Notice of Right to File Objections to Report and Recommendation
The parties are advised that they may file specific written objections to this Report and Recommendation with the District Judge. Objections must specifically identify the portions of the Report and Recommendation to which objections are made and the basis for such objections. “[I]n the absence of a timely filed objection, a district court need not conduct a de novo review, but instead must ‘only satisfy itself that there is no clear error on the face of the record in order to accept the recommendation.'” Diamond v.

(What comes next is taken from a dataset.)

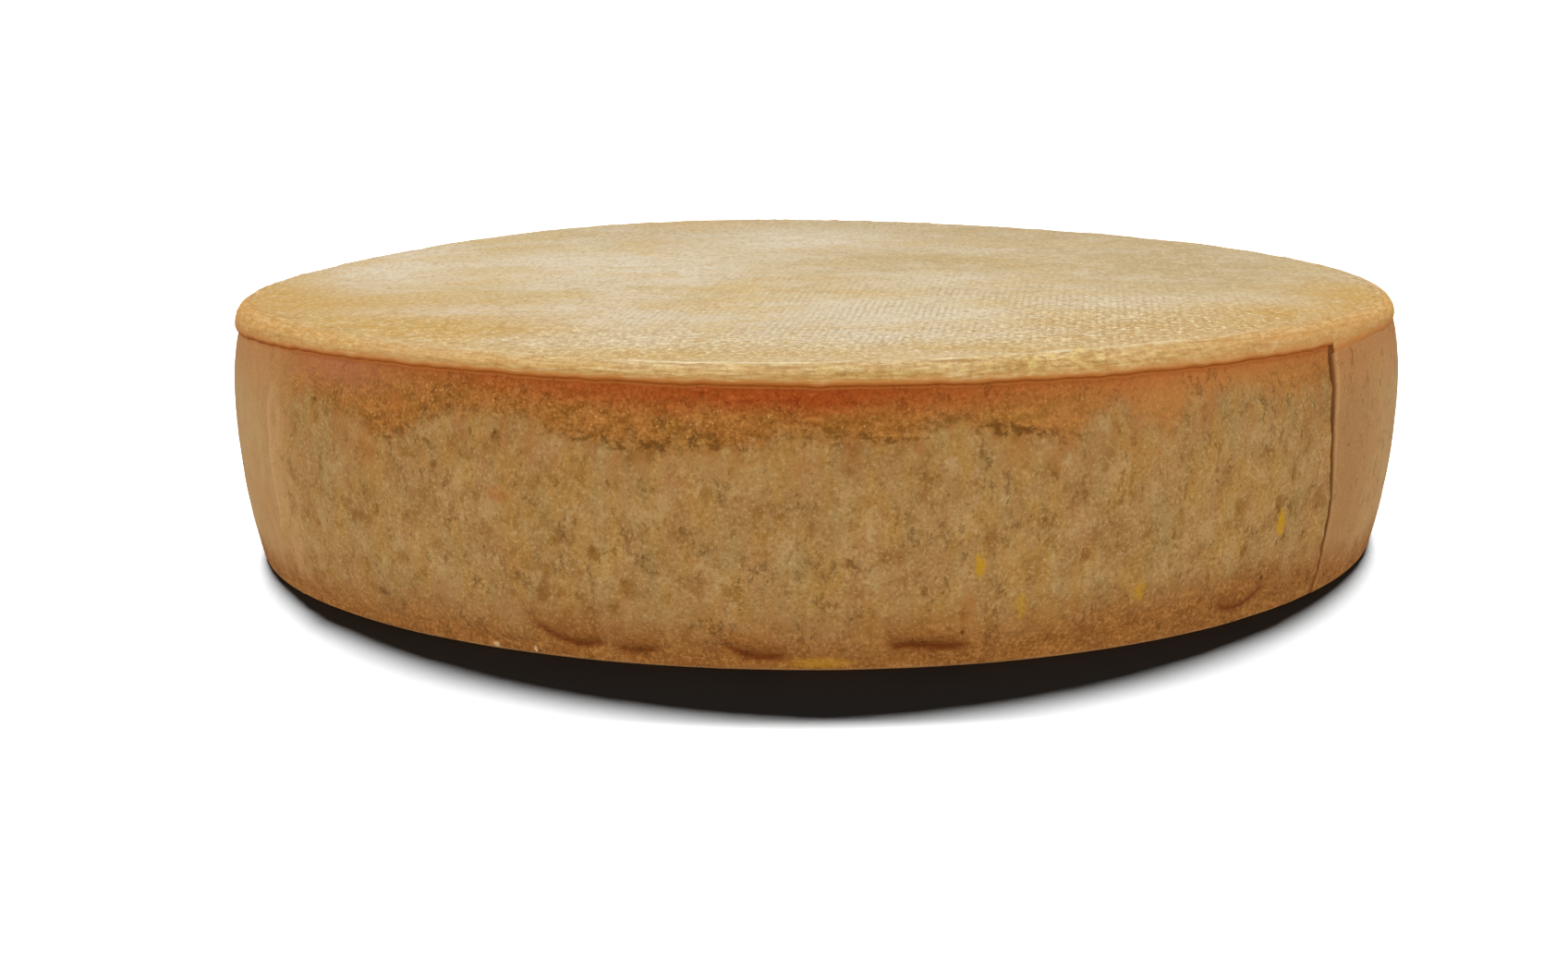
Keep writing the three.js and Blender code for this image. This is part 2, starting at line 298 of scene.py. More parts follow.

Colonial Life & Acc. Ins. Co., 416 F.3d 310 (4th Cir. 2005) (quoting Fed.R.Civ.P. 72 advisory committee's note).
Specific written objections must be filed within fourteen (14) days of the date of service of this Report and Recommendation. 28 U.S.C. § 636(b)(1); Fed.R.Civ.P. 72(b); see Fed. R. Civ. P. 6(a), (d). Filing by mail pursuant to Federal Rule of Civil Procedure 5 may be accomplished by mailing objections to:
Robin L. Blume, Clerk
United States District Court
Post Office Box 835
Charleston, South Carolina 29402
Failure to timely file specific written objections to this Report and Recommendation will result in waiver of the right to appeal from a judgment of the District Court based upon such Recommendation. 28 U.S.C. § 636(b)(1); Thomas v. Arn, 474 U.S. 140 (1985); Wright v. Collins, 766 F.2d 841 (4th Cir. 1985); United States v. Schronce, 727 F.2d 91 (4th Cir. 1984).